Sunday, 1 April 2018

On The Subject Of New Beginnings


Highlights of my day, this Easter weekend.  First, a story, that I forwarded to a couple of friends, under the notation: “In all the turmoil of the times, a healthy note”:

It seems a female CNN journalist heard about a very old Jewish man who had been going to the Western Wall to pray, twice a day, every day, for a long, long time. So she went to check it out. She went to the Western Wall and there he was, walking slowly up to the holy site.
She watched him pray and after about 45 minutes, when he turned to leave, using a cane and moving very slowly, she approached him for an interview.
“Pardon me, sir, I’m Rebecca Smith from CNN. What’s your name?”
“Morris Feinberg,” he replied. 
“Sir, how long have you been coming to the Western Wall and praying?”
“For about 60 years.”
“60 years! That’s amazing! What do you pray for?”
“I pray for peace between the Christians, the Jews and the Muslims. I pray for all the wars and all the hatred to stop.

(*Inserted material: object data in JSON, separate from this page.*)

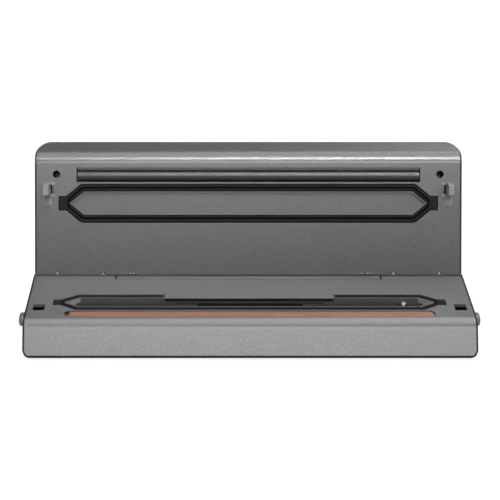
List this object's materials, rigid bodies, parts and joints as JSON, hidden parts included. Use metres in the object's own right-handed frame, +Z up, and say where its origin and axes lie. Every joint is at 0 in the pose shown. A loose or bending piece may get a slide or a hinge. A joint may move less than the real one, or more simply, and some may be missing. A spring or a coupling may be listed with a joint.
{
  "type": "vacuum sealer",
  "caption": "Table-top vacuum sealer: wide low base with chamber, gaskets and heated sealing strip, and a hinged lid that latches at both sides, shown open.",
  "frame": {"origin": "on the table, under the middle of the appliance's bounding box with the lid open", "axes": "+X across the appliance, to the right of a user in front of it; +Y to the back; +Z up"},
  "size_m": [0.3924, 0.179, 0.1368],
  "materials": {
    "dark_casing": "dark grey moulded, fine texture",
    "grey_moulding": "metallic grey, finely speckled satin",
    "gasket_foam": "black, matt",
    "seal_silicone": "black, satin",
    "heater_insulator": "dark brown insulator",
    "heater_wire": "flat resistance ribbon",
    "heater_tape": "copper-brown coated glass cloth",
    "terminal_brass": "plain",
    "port_steel": "polished",
    "hose": "translucent grey silicone",
    "motor_steel": "zinc plated",
    "plated_steel": "zinc plated",
    "pump_plastic": "glass-filled black",
    "valve_blue": "plain",
    "circuit_board": "green lacquer",
    "components": "black",
    "transformer_core": "varnished laminations",
    "sensor_white": "plain",
    "inlet_black": "plain",
    "contact_metal": "plain",
    "foot_rubber": "dark grey",
    "tray_grey": "dark grey, satin",
    "button_grey": "grey, satin",
    "latch_plastic": "black",
    "hook_grey": "grey, satin",
    "control_black": "glossy black",
    "led_green": "diffusing",
    "key_grey": "grey, satin"
  },
  "bodies": {
    "base": {"bottom_shell": "dark_casing", "deck_panel": "grey_moulding", "base_gasket": "gasket_foam", "heater_bar": "heater_insulator", "heating_wire": "heater_wire", "heater_tape": "heater_tape", "heater_terminals": "terminal_brass", "suction_port": "port_steel", "vacuum_hose": "hose", "pump_motor": "motor_steel", "pump_bracket": "plated_steel", "pump_head": "pump_plastic", "release_valve": "valve_blue", "main_board": "circuit_board", "board_components": "components", "transformer": "transformer_core", "pressure_sensor": "sensor_white", "power_inlet": "inlet_black", "inlet_pins": "contact_metal", "rubber_feet": "foot_rubber", "base_screws": "plated_steel", "lid_switches": "components"},
    "lid": {"lid_cover": "dark_casing", "lid_panel": "grey_moulding", "lid_gasket": "gasket_foam", "seal_bar": "seal_silicone", "latch_hook_left": "hook_grey", "latch_hook_right": "hook_grey", "hinge_pins": "plated_steel", "lid_screws": "plated_steel", "control_board": "circuit_board", "control_window": "control_black", "indicator_leds": "led_green"},
    "drip_tray_body": {"drip_tray": "tray_grey"},
    "pump_rotor": {"pump_crank": "plated_steel"},
    "button_left": {"release_button_left": "button_grey"},
    "button_right": {"release_button_right": "button_grey"},
    "catch_left": {"latch_catch_left": "latch_plastic"},
    "catch_right": {"latch_catch_right": "latch_plastic"},
    "key_seal_body": {"key_seal": "key_grey"},
    "key_vacuum_body": {"key_vacuum": "key_grey"},
    "key_marinate_body": {"key_marinate": "key_grey"},
    "key_mode_body": {"key_mode": "key_grey"}
  },
  "joints": [
    {"name": "lid_hinge", "type": "hinge", "parent": "base", "child": "lid", "pos_m": [0, 0.02743, 0.0328], "axis": [1, 0, 0], "range_deg": [0, 109.2]},
    {"name": "tray_lift", "type": "slide", "parent": "base", "child": "drip_tray_body", "axis": [0, 0, -1], "range_m": [-0.03, 0]},
    {"name": "pump_spin", "type": "hinge", "parent": "base", "child": "pump_rotor", "pos_m": [0, 0.00681, 0.0163], "axis": [1, 0, 0], "continuous": true},
    {"name": "button_left_press", "type": "slide", "parent": "base", "child": "button_left", "axis": [-1, 0, 0], "range_m": [-0.003, 0], "stiffness_N_per_m": 500},
    {"name": "catch_left_slide", "type": "slide", "parent": "base", "child": "catch_left", "axis": [-1, 0, 0], "range_m": [0, 0.003]},
    {"name": "button_right_press", "type": "slide", "parent": "base", "child": "button_right", "axis": [1, 0, 0], "range_m": [-0.003, 0], "stiffness_N_per_m": 500},
    {"name": "catch_right_slide", "type": "slide", "parent": "base", "child": "catch_right", "axis": [1, 0, 0], "range_m": [0, 0.003]},
    {"name": "key_seal_press", "type": "slide", "parent": "lid", "child": "key_seal_body", "axis": [0, 0.9444, -0.3289], "range_m": [-0.0008, 0], "stiffness_N_per_m": 600},
    {"name": "key_vacuum_press", "type": "slide", "parent": "lid", "child": "key_vacuum_body", "axis": [0, 0.9444, -0.3289], "range_m": [-0.0008, 0], "stiffness_N_per_m": 600},
    {"name": "key_marinate_press", "type": "slide", "parent": "lid", "child": "key_marinate_body", "axis": [0, 0.9444, -0.3289], "range_m": [-0.0008, 0], "stiffness_N_per_m": 600},
    {"name": "key_mode_press", "type": "slide", "parent": "lid", "child": "key_mode_body", "axis": [0, 0.9444, -0.3289], "range_m": [-0.0008, 0], "stiffness_N_per_m": 600}
  ]
}
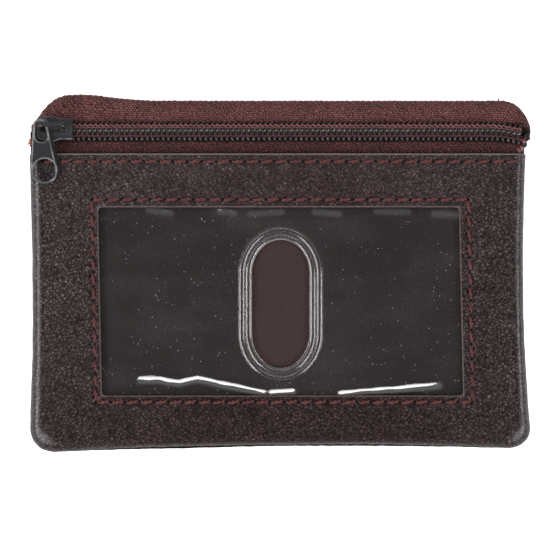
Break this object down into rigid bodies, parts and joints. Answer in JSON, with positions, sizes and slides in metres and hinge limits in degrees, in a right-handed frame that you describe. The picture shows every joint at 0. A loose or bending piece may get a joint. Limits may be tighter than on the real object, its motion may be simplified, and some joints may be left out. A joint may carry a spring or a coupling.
{
  "type": "coin pouch wallet",
  "caption": "Flat zipped leather coin pouch with a clear card window and thumb slot, lying on its back; the zip slider travels and its pull tab swings.",
  "frame": {"origin": "middle of the base of the bounding box, on the surface that the pouch lies on", "axes": "+X along the zip, the way the slider opens it; +Y towards the zip edge; +Z out of the window side"},
  "size_m": [0.1138, 0.0811, 0.0123],
  "materials": {
    "leather": "fine pebble grain, semi-matte, dark brown",
    "film": "clear flexible film, glossy",
    "lining": "fine dark brown lining cloth",
    "tape": "woven maroon zip tape",
    "coil": "black moulded filament",
    "cord": "dark cotton cord",
    "thread": "reddish-brown sewing thread",
    "slider_metal": "satin black paint over cast metal"
  },
  "bodies": {
    "pouch": {"front_panel": "leather", "back_panel": "leather", "window_film": "film", "pocket_lining": "lining", "back_lining": "lining", "zip_tape_upper": "tape", "zip_tape_lower": "tape", "zip_coil_upper": "coil", "zip_coil_lower": "coil", "filler_cord_upper": "cord", "filler_cord_lower": "cord", "coil_stitching_upper": "thread", "coil_stitching_lower": "thread", "front_edge_stitching": "thread", "back_edge_stitching": "thread", "window_stitching": "thread", "seam_thread": "thread"},
    "slider": {"slider_body": "slider_metal", "slider_bail": "slider_metal"},
    "puller": {"puller": "slider_metal"}
  },
  "joints": [
    {"name": "slider_travel", "type": "slide", "parent": "pouch", "child": "slider", "axis": [1, 0, 0], "range_m": [0, 0.098]},
    {"name": "puller_swing", "type": "hinge", "parent": "slider", "child": "puller", "pos_m": [-0.0537, 0.03344, 0.0106], "axis": [0, 0, 1], "range_deg": [-170, 40]}
  ]
}
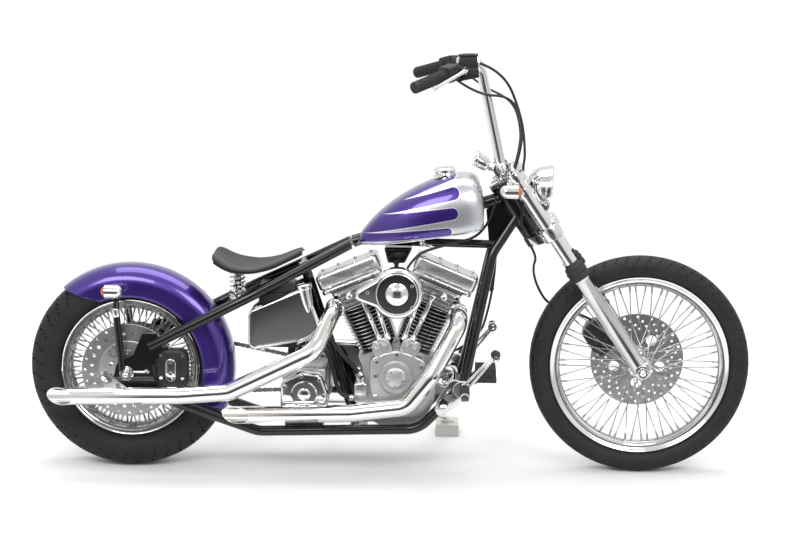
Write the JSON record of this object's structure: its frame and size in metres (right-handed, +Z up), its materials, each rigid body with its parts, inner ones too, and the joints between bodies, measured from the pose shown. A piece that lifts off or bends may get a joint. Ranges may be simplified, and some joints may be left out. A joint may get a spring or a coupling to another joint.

I pray that politicians tell us the truth and put the interests of the people ahead of their own interests.”
“How do you feel after doing this for 60 years?”
“Like I’m talking to a wall.”

(provided by  Betty Freauf)


2) This evening I sent an email to one of said friends, who had sent me some info in followup to an article on a threat to the vaccine industry (the ability of wild oregano oil to kill all manner of diseases - viruses, bacteria, parasites, fungi; etc. etc. etc.; which I likened to my friend to colloidal silver, a similar substance that I had come across many years ago).   My brief response to my friend:

“The whole medical-pharmaceutical-government complex needs to go.  But: another story.”

Ah yes.  The story of Big Pharma.  A particular sore subject for me.  And then later on this same day in life that I penned this brief utterance off to my friend, I came across two articles in my emails on this sore subject: one on how “Big Pharma Paid Millions in Secret Settlements After Antidepressants Linked to Mass Murder,” and the other on dealing with high blood pressure in a natural way, which has been blocked for years and years, because of....  guess who.

My email to my friend went on:      

“You obviously are doing well for yourself.  Sounds like a nice community to live in.  Here, other than the Nextdoor email network, there's not much of a sense of community.  But I was impressed with a post there just the other day by someone who a) was new to the area and b) asked for leads to volunteer jobs in the area, and got a number of good leads on that 'front'.  So there has been more going on, of a 'nice' nature, than I was aware of.  I know there are a number of churches that engage in offering free meals; so that's always a good sign of 'caring and sharing'. Although it has attracted a huge number of down-and-outers.  I never knew there were so many of my fellow citizens hurting so badly on that score, until I began seeing so many people living homeless, and camping out on the streets all around the downtown area (with varying degrees of imagination for their 'living space').  What a tragedy.  I have to steel my mind against it all, to get through my day, or I would be done in by it all.”

We are, then, in summing up, living in a horrendous ‘reality’.

I want it to stop.

And there is one specific way to make that happen.

Which is to release our fixation on ‘money’.  On ‘making money’.  As an end in itself.  Rather than as the means to an end that it more properly is. 

The end, of creating community. 

And another story of the day - as if right on cue - is how many of ‘the elite’ are planning on slipping away into their underground lodgings, to weather the storm, and count on their cryptocurrencies to see them through to the other side of the unknown, while the U.S. dollar goes kerplunk, because of geopolitical matters coming to a head, with the stock market expected to crash.  And for something else to ‘grow up’ after that.

And I hope, and trust, that that is us.